Stemming from the conversations held during the district’s five town hall meetings, the Olentangy Local School District (OLSD) has created a second diversity coordinator position to assist in generating progress on the platforms of diversity and equity. This week, the district announced Mikela Thomas has been selected to fill the full-time position alongside current diversity coordinator Heather Cole.
Thomas is no stranger to education, having spent the past 14 years as an educator. Most recently, she served as a first grade teacher at Cheshire Elementary and has spent a total of 11 years teaching in the district. During her time at Cheshire Elementary, she also served as the diversity liaison for five years. While the decision to transition into a new role didn’t come easy for Thomas, the opportunity to have an even larger impact in the district was something she couldn’t pass on.
“It is hard to leave my students, but when I had the opportunity to cast a wider net and reach more people, I had to do it,” Thomas said. “It’s definitely something that I am truly passionate about.”
Asked to define the role of diversity coordinator, Thomas said, “We do different activities with the students, we have programming like Global Scholars and things like that. We also work with the teachers on professional development and training. We do our One Community conference, and we’ll continue doing those things.”
In addition to the existing role of the position, Thomas said they are also beginning work on the district’s “action plan” in response to the ideas expressed during the town halls. That plan includes recruitment and retention initiatives, she said, as well as a new leadership advisory council and work with various groups in the community, among other focuses.

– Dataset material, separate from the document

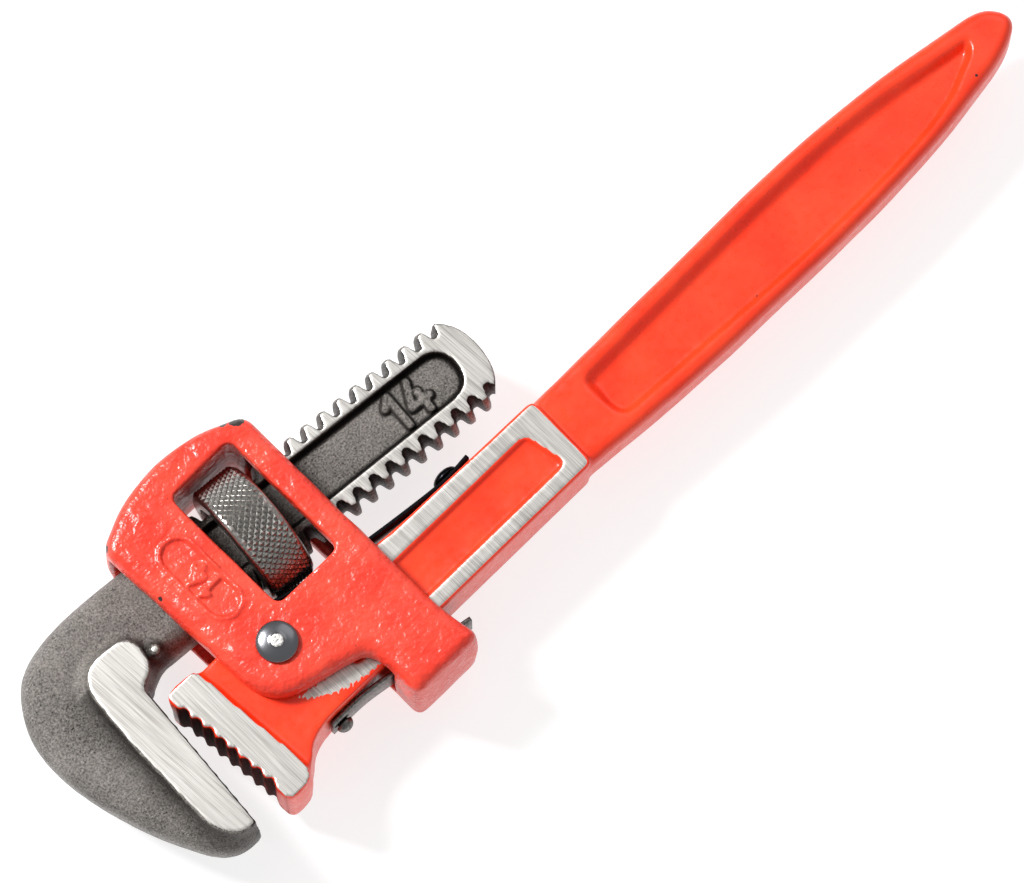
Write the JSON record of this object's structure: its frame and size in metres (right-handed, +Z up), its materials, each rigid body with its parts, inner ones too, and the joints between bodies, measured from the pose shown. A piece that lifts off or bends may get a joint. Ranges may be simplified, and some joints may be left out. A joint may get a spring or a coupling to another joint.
{
  "type": "pipe wrench",
  "caption": "Stillson pattern adjustable pipe wrench: hook jaw on a threaded shank, knurled nut in a pivoting frame, heel jaw on a long pocketed handle.",
  "frame": {"origin": "middle of the wrench's footprint, on the surface that it lies on", "axes": "+X along the handle to its tip, +Y across the handle to the side of the hook jaw's shank, +Z up through the thickness"},
  "size_m": [0.349, 0.1, 0.039],
  "materials": {
    "handle_enamel": "glossy orange-red enamel on forged steel, jaw flats and block rim ground bare",
    "frame_enamel": "orange-red enamel on a rough casting",
    "hook_steel": "dark, grainy forged steel, jaw flat and shank edges ground bright",
    "nut_steel": "dark steel with a diamond knurl",
    "rivet_steel": "polished dark steel with a bright peened centre",
    "spring_steel": "black oxide"
  },
  "bodies": {
    "handle": {"handle": "handle_enamel", "pivot_rivet": "rivet_steel", "front_spring": "spring_steel", "front_spring_rivet": "spring_steel", "back_spring": "spring_steel", "back_spring_rivet": "rivet_steel"},
    "frame": {"frame": "frame_enamel"},
    "hook_jaw": {"hook_jaw": "hook_steel"},
    "nut": {"nut": "nut_steel"}
  },
  "joints": [
    {"name": "frame_rock", "type": "hinge", "parent": "handle", "child": "frame", "pos_m": [-0.10678, -0.01148, 0.0195], "axis": [0, 0, 1], "range_deg": [-4, 4], "stiffness_Nm_per_rad": 10, "deforming": ["front_spring", "back_spring"]},
    {"name": "jaw_travel", "type": "slide", "parent": "frame", "child": "hook_jaw", "axis": [-0.996, 0.0889, 0], "range_m": [-0.0012, 0.045]},
    {"name": "nut_spin", "type": "hinge", "parent": "frame", "child": "nut", "pos_m": [-0.08718, 0.01943, 0.0195], "axis": [-0.996, 0.0889, 0], "range_deg": [-2701, 76]}
  ],
  "couplings": [
    {"joint": "nut_spin", "follows": "jaw_travel", "rad_per_m": -1047.2}
  ]
}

Thomas said the sheer size of the district calls for “all hands on deck” in tackling issues of diversity and inclusion within OLSD, which necessitated a full-time position focused solely on doing just that. Now that she’s been identified as the woman to help lead that charge, she wants her position to represent an olive branch of sorts for those who have expressed issues and concerns and are looking for hope and healing.
“I think this position is kind of showing that the district is open to that and open to healing our district,” Thomas said. “And also to have the diversity initiative be at the forefront and be an important part of our curriculum construction and planning … This position, I’m hoping, will rebuild that trust.”
Holding five town hall meetings centered on diversity brought on, naturally, diverse participants with a multitude of ideas to facilitate the necessary change within the district. Thomas, whose family has spent decades in the district, has seen and lived her own truths with regard to diversity issues in OLSD over the years, and her own ideas for creating change begin with transparency and collaboration between the district and the community.
“Some people feel like the district may not be doing enough or that we’re not doing anything,” Thomas said. “I think there needs to be transparency and communication that we are doing a lot in our building and we have this three- to five-year action plan that we’re working on, which came out of the town halls and ideas from the community members.”
Of course, changes within the district will have to come gradually as it continues to evolve and adapt moving forward. Thomas said the ultimate measure of success for the district, to her, boils down to whether or not the students feel there has been marked improvements.
“For me, it’s all about the kids,” she said. “I feel like two years from now, if they were to create a ‘DearOLSD 2.0,’ it could be how their experiences have changed … We want our students to be in a safe place where they can learn and the instruction is meeting their needs, regardless of who they are or where they come from. That’s how I would measure success. Talking to the kids, seeing if they see a change, if they feel comfortable in their environment, and if they feel like their district has delivered on meeting their needs.”